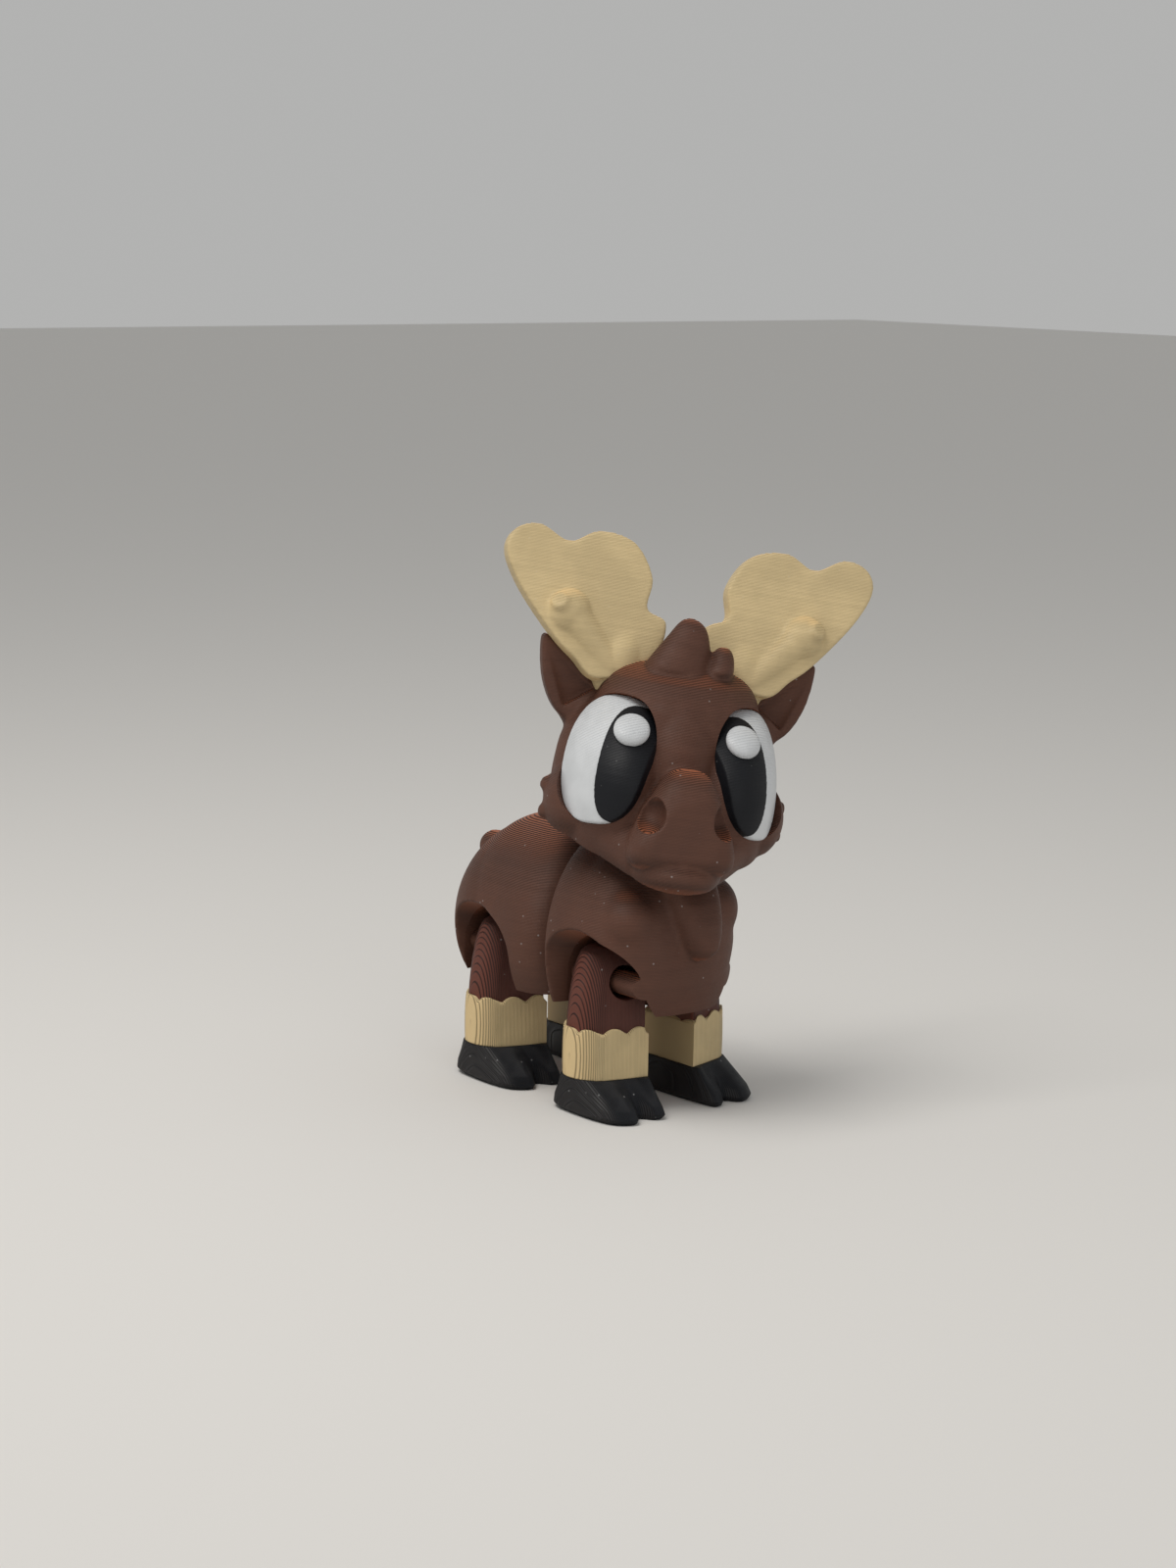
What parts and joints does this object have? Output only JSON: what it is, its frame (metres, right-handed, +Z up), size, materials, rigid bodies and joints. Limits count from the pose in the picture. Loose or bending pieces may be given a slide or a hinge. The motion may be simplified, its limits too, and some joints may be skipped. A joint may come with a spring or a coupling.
{
  "type": "articulated moose figurine",
  "caption": "Articulated plastic moose toy: swivelling head with palmed antlers, bulging eyes, a body split at the spine, and pinned legs that swing outwards.",
  "frame": {"origin": "centre of the bounding box's base, level with the soles of the hooves, in the pictured pose", "axes": "+Z up; the moose's body faces -Y; its right side is -X"},
  "size_m": [0.0546, 0.0662, 0.0955],
  "materials": {
    "brown": "matte brown plastic with fine layer lines",
    "russet": "matte red-brown plastic with fine layer lines",
    "cream": "matte cream plastic with fine layer lines",
    "black": "matte near-black plastic",
    "white": "smooth satin white plastic"
  },
  "bodies": {
    "front_half": {"front_body": "brown"},
    "rear_half": {"rear_body": "brown"},
    "head": {"head": "brown", "antler_left": "cream", "antler_right": "cream", "eye_white_left": "white", "pupil_left": "black", "eye_highlight_left": "white", "eye_white_right": "white", "pupil_right": "black", "eye_highlight_right": "white"},
    "leg_front_right": {"upper_leg_front_right": "russet", "cuff_front_right": "cream", "hoof_front_right": "black"},
    "leg_front_left": {"upper_leg_front_left": "russet", "cuff_front_left": "cream", "hoof_front_left": "black"},
    "leg_rear_right": {"upper_leg_rear_right": "russet", "cuff_rear_right": "cream", "hoof_rear_right": "black"},
    "leg_rear_left": {"upper_leg_rear_left": "russet", "cuff_rear_left": "cream", "hoof_rear_left": "black"}
  },
  "joints": [
    {"name": "neck_turn", "type": "hinge", "parent": "front_half", "child": "head", "pos_m": [-0.01, -0.01506, 0.042], "axis": [0, -0.2334, 0.9724], "range_deg": [-4, 66]},
    {"name": "spine_bend", "type": "hinge", "parent": "front_half", "child": "rear_half", "pos_m": [-0.01, 0.00194, 0.035], "axis": [0, 0, 1], "range_deg": [-4, 8]},
    {"name": "leg_front_right_swing", "type": "hinge", "parent": "front_half", "child": "leg_front_right", "pos_m": [-0.0186, -0.01106, 0.022], "axis": [0, 1, 0], "range_deg": [0, 85]},
    {"name": "leg_front_left_swing", "type": "hinge", "parent": "front_half", "child": "leg_front_left", "pos_m": [-0.0014, -0.01106, 0.022], "axis": [0, -1, 0], "range_deg": [0, 85]},
    {"name": "leg_rear_right_swing", "type": "hinge", "parent": "rear_half", "child": "leg_rear_right", "pos_m": [-0.01812, 0.01573, 0.022], "axis": [0.0349, 0.9994, 0], "range_deg": [0, 85]},
    {"name": "leg_rear_left_swing", "type": "hinge", "parent": "rear_half", "child": "leg_rear_left", "pos_m": [-0.00093, 0.01513, 0.022], "axis": [-0.0349, -0.9994, 0], "range_deg": [0, 85]}
  ]
}
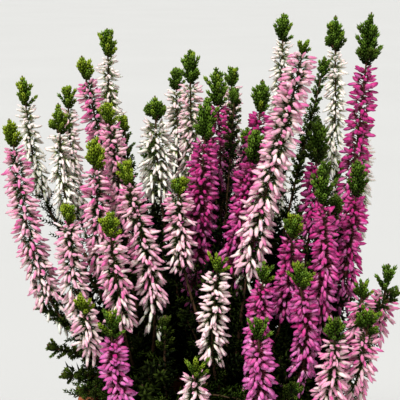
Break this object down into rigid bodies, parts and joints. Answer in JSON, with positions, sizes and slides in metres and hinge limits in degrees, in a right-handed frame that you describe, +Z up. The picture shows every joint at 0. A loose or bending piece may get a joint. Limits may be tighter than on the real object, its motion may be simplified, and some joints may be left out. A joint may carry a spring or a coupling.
{
  "type": "potted heather",
  "caption": "Bushy heather with upright spikes of pink, white and magenta bud flowers and leafy green tips, rooted in soil in a plain clay pot.",
  "frame": {"origin": "centre of the pot's base, on the pot's axis", "axes": "+Z up along the pot axis, -Y towards the front that faces the viewer, +X to the right as seen from the front"},
  "size_m": [0.1754, 0.1528, 0.289],
  "materials": {
    "terracotta": "matte",
    "soil": "matte",
    "foliage": "satin",
    "pink_flower": "satin",
    "white_flower": "satin",
    "magenta_flower": "satin"
  },
  "bodies": {
    "root": {"pot": "terracotta", "soil": "soil", "pink_left_flowers_1": "pink_flower", "pink_left_flowers_2": "pink_flower", "pink_left_flowers_3": "pink_flower", "pink_left_flowers_4": "pink_flower", "pink_left_flowers_5": "pink_flower", "pink_left_flowers_6": "pink_flower", "pink_left_flowers_7": "pink_flower", "pink_left_flowers_8": "pink_flower", "pink_left_stems": "foliage", "white_left_flowers_1": "white_flower", "white_left_flowers_2": "white_flower", "white_left_flowers_3": "white_flower", "white_left_flowers_4": "white_flower", "white_left_flowers_5": "white_flower", "white_left_stems": "foliage", "white_centre_flowers_1": "white_flower", "white_centre_flowers_2": "white_flower", "white_centre_flowers_3": "white_flower", "white_centre_flowers_4": "white_flower", "white_centre_flowers_5": "white_flower", "white_centre_stems": "foliage", "magenta_centre_flowers_1": "magenta_flower", "magenta_centre_flowers_2": "magenta_flower", "magenta_centre_flowers_3": "magenta_flower", "magenta_centre_flowers_4": "magenta_flower", "magenta_centre_stems": "foliage", "pink_front_flowers_1": "pink_flower", "pink_front_flowers_2": "pink_flower", "pink_front_flowers_3": "pink_flower", "pink_front_flowers_4": "pink_flower", "pink_front_stems": "foliage", "white_right_flowers_1": "white_flower", "white_right_flowers_2": "white_flower", "white_right_flowers_3": "white_flower", "white_right_flowers_4": "white_flower", "white_right_flowers_5": "white_flower", "white_right_stems": "foliage", "magenta_right_flowers_1": "magenta_flower", "magenta_right_flowers_2": "magenta_flower", "magenta_right_flowers_3": "magenta_flower", "magenta_right_flowers_4": "magenta_flower", "magenta_right_stems": "foliage", "pink_right_flowers_1": "pink_flower", "pink_right_flowers_2": "pink_flower", "pink_right_flowers_3": "pink_flower", "pink_right_flowers_4": "pink_flower", "pink_right_stems": "foliage", "magenta_front_flowers_1": "magenta_flower", "magenta_front_flowers_2": "magenta_flower", "magenta_front_flowers_3": "magenta_flower", "magenta_front_flowers_4": "magenta_flower", "magenta_front_stems": "foliage", "magenta_left_flowers_1": "magenta_flower", "magenta_left_stems": "foliage", "pink_back_flowers_1": "pink_flower", "pink_back_flowers_2": "pink_flower", "pink_back_flowers_3": "pink_flower", "pink_back_stems": "foliage"}
  },
  "joints": []
}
..........
Print all of the entries again, exactly as written.

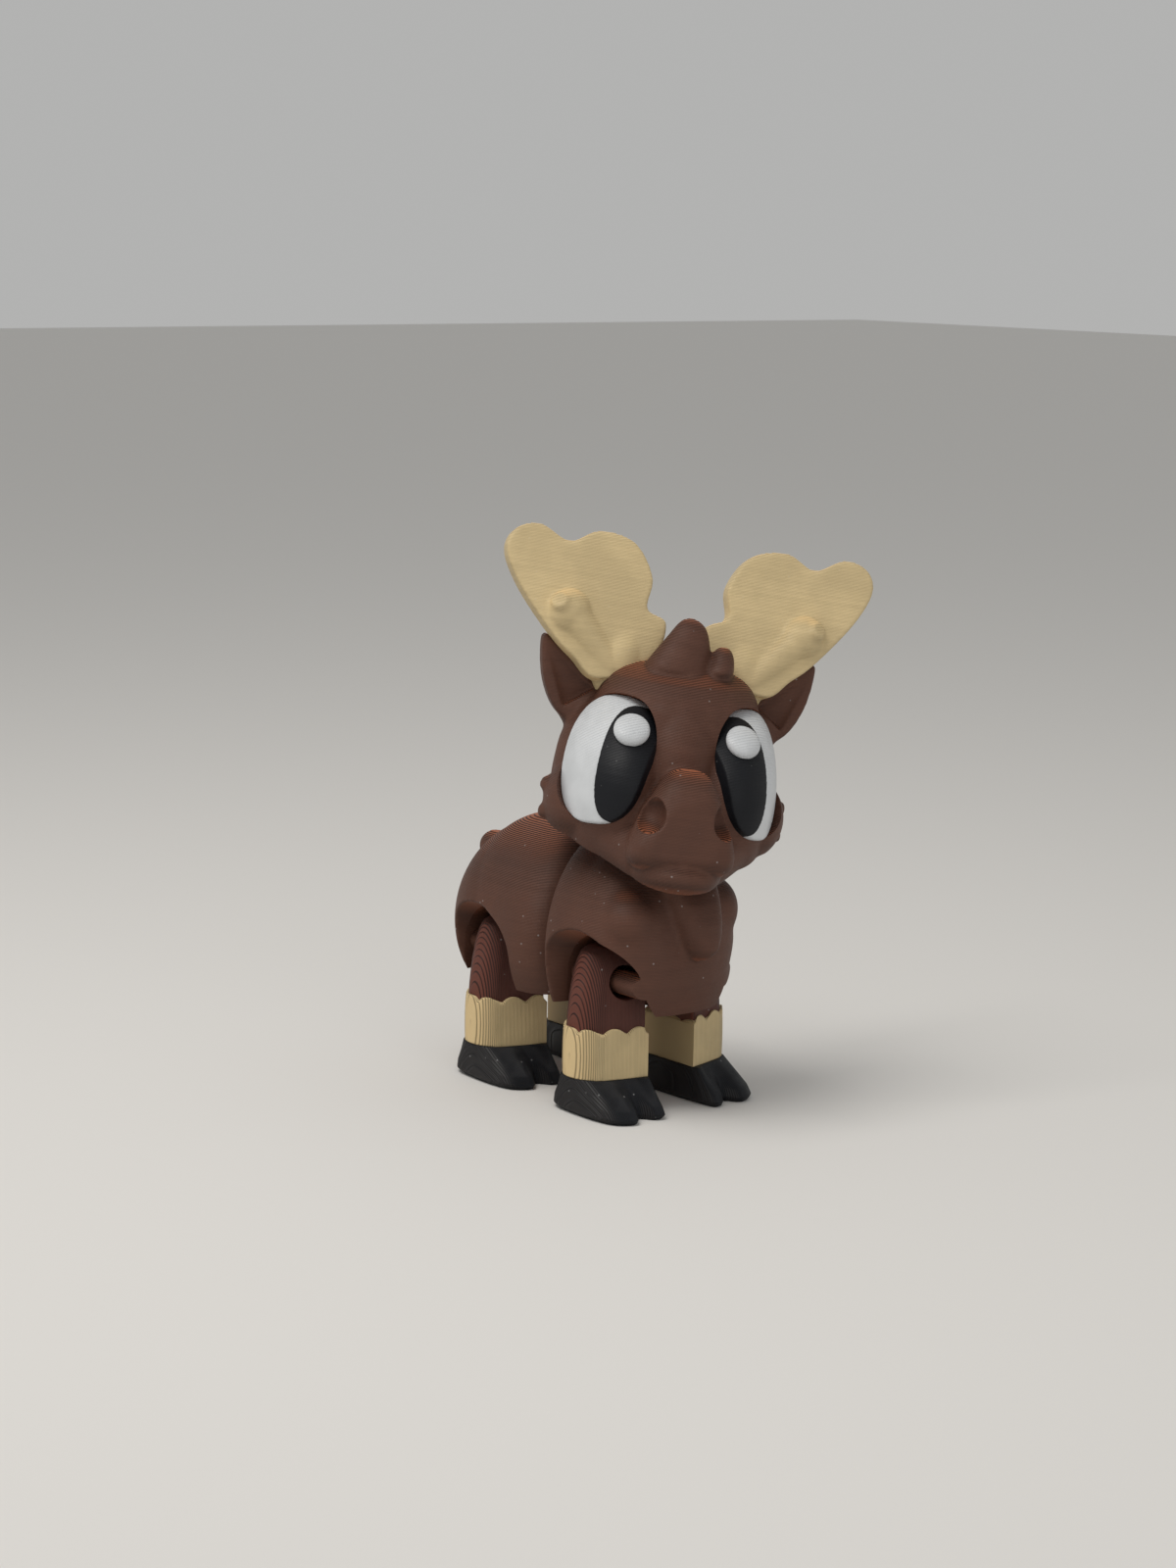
What parts and joints does this object have? Output only JSON: what it is, its frame (metres, right-handed, +Z up), size, materials, rigid bodies and joints. Limits count from the pose in the picture. Loose or bending pieces may be given a slide or a hinge. The motion may be simplified, its limits too, and some joints may be skipped. A joint may come with a spring or a coupling.
{
  "type": "articulated moose figurine",
  "caption": "Articulated plastic moose toy: swivelling head with palmed antlers, bulging eyes, a body split at the spine, and pinned legs that swing outwards.",
  "frame": {"origin": "centre of the bounding box's base, level with the soles of the hooves, in the pictured pose", "axes": "+Z up; the moose's body faces -Y; its right side is -X"},
  "size_m": [0.0546, 0.0662, 0.0955],
  "materials": {
    "brown": "matte brown plastic with fine layer lines",
    "russet": "matte red-brown plastic with fine layer lines",
    "cream": "matte cream plastic with fine layer lines",
    "black": "matte near-black plastic",
    "white": "smooth satin white plastic"
  },
  "bodies": {
    "front_half": {"front_body": "brown"},
    "rear_half": {"rear_body": "brown"},
    "head": {"head": "brown", "antler_left": "cream", "antler_right": "cream", "eye_white_left": "white", "pupil_left": "black", "eye_highlight_left": "white", "eye_white_right": "white", "pupil_right": "black", "eye_highlight_right": "white"},
    "leg_front_right": {"upper_leg_front_right": "russet", "cuff_front_right": "cream", "hoof_front_right": "black"},
    "leg_front_left": {"upper_leg_front_left": "russet", "cuff_front_left": "cream", "hoof_front_left": "black"},
    "leg_rear_right": {"upper_leg_rear_right": "russet", "cuff_rear_right": "cream", "hoof_rear_right": "black"},
    "leg_rear_left": {"upper_leg_rear_left": "russet", "cuff_rear_left": "cream", "hoof_rear_left": "black"}
  },
  "joints": [
    {"name": "neck_turn", "type": "hinge", "parent": "front_half", "child": "head", "pos_m": [-0.01, -0.01506, 0.042], "axis": [0, -0.2334, 0.9724], "range_deg": [-4, 66]},
    {"name": "spine_bend", "type": "hinge", "parent": "front_half", "child": "rear_half", "pos_m": [-0.01, 0.00194, 0.035], "axis": [0, 0, 1], "range_deg": [-4, 8]},
    {"name": "leg_front_right_swing", "type": "hinge", "parent": "front_half", "child": "leg_front_right", "pos_m": [-0.0186, -0.01106, 0.022], "axis": [0, 1, 0], "range_deg": [0, 85]},
    {"name": "leg_front_left_swing", "type": "hinge", "parent": "front_half", "child": "leg_front_left", "pos_m": [-0.0014, -0.01106, 0.022], "axis": [0, -1, 0], "range_deg": [0, 85]},
    {"name": "leg_rear_right_swing", "type": "hinge", "parent": "rear_half", "child": "leg_rear_right", "pos_m": [-0.01812, 0.01573, 0.022], "axis": [0.0349, 0.9994, 0], "range_deg": [0, 85]},
    {"name": "leg_rear_left_swing", "type": "hinge", "parent": "rear_half", "child": "leg_rear_left", "pos_m": [-0.00093, 0.01513, 0.022], "axis": [-0.0349, -0.9994, 0], "range_deg": [0, 85]}
  ]
}
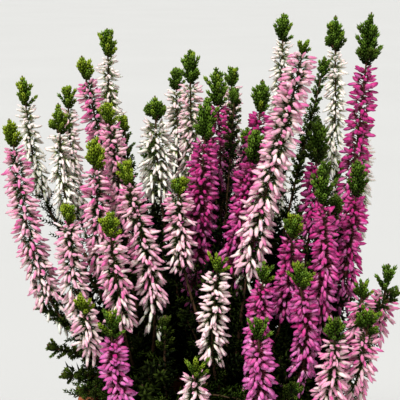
Break this object down into rigid bodies, parts and joints. Answer in JSON, with positions, sizes and slides in metres and hinge limits in degrees, in a right-handed frame that you describe, +Z up. The picture shows every joint at 0. A loose or bending piece may get a joint. Limits may be tighter than on the real object, its motion may be simplified, and some joints may be left out. A joint may carry a spring or a coupling.
{
  "type": "potted heather",
  "caption": "Bushy heather with upright spikes of pink, white and magenta bud flowers and leafy green tips, rooted in soil in a plain clay pot.",
  "frame": {"origin": "centre of the pot's base, on the pot's axis", "axes": "+Z up along the pot axis, -Y towards the front that faces the viewer, +X to the right as seen from the front"},
  "size_m": [0.1754, 0.1528, 0.289],
  "materials": {
    "terracotta": "matte",
    "soil": "matte",
    "foliage": "satin",
    "pink_flower": "satin",
    "white_flower": "satin",
    "magenta_flower": "satin"
  },
  "bodies": {
    "root": {"pot": "terracotta", "soil": "soil", "pink_left_flowers_1": "pink_flower", "pink_left_flowers_2": "pink_flower", "pink_left_flowers_3": "pink_flower", "pink_left_flowers_4": "pink_flower", "pink_left_flowers_5": "pink_flower", "pink_left_flowers_6": "pink_flower", "pink_left_flowers_7": "pink_flower", "pink_left_flowers_8": "pink_flower", "pink_left_stems": "foliage", "white_left_flowers_1": "white_flower", "white_left_flowers_2": "white_flower", "white_left_flowers_3": "white_flower", "white_left_flowers_4": "white_flower", "white_left_flowers_5": "white_flower", "white_left_stems": "foliage", "white_centre_flowers_1": "white_flower", "white_centre_flowers_2": "white_flower", "white_centre_flowers_3": "white_flower", "white_centre_flowers_4": "white_flower", "white_centre_flowers_5": "white_flower", "white_centre_stems": "foliage", "magenta_centre_flowers_1": "magenta_flower", "magenta_centre_flowers_2": "magenta_flower", "magenta_centre_flowers_3": "magenta_flower", "magenta_centre_flowers_4": "magenta_flower", "magenta_centre_stems": "foliage", "pink_front_flowers_1": "pink_flower", "pink_front_flowers_2": "pink_flower", "pink_front_flowers_3": "pink_flower", "pink_front_flowers_4": "pink_flower", "pink_front_stems": "foliage", "white_right_flowers_1": "white_flower", "white_right_flowers_2": "white_flower", "white_right_flowers_3": "white_flower", "white_right_flowers_4": "white_flower", "white_right_flowers_5": "white_flower", "white_right_stems": "foliage", "magenta_right_flowers_1": "magenta_flower", "magenta_right_flowers_2": "magenta_flower", "magenta_right_flowers_3": "magenta_flower", "magenta_right_flowers_4": "magenta_flower", "magenta_right_stems": "foliage", "pink_right_flowers_1": "pink_flower", "pink_right_flowers_2": "pink_flower", "pink_right_flowers_3": "pink_flower", "pink_right_flowers_4": "pink_flower", "pink_right_stems": "foliage", "magenta_front_flowers_1": "magenta_flower", "magenta_front_flowers_2": "magenta_flower", "magenta_front_flowers_3": "magenta_flower", "magenta_front_flowers_4": "magenta_flower", "magenta_front_stems": "foliage", "magenta_left_flowers_1": "magenta_flower", "magenta_left_stems": "foliage", "pink_back_flowers_1": "pink_flower", "pink_back_flowers_2": "pink_flower", "pink_back_flowers_3": "pink_flower", "pink_back_stems": "foliage"}
  },
  "joints": []
}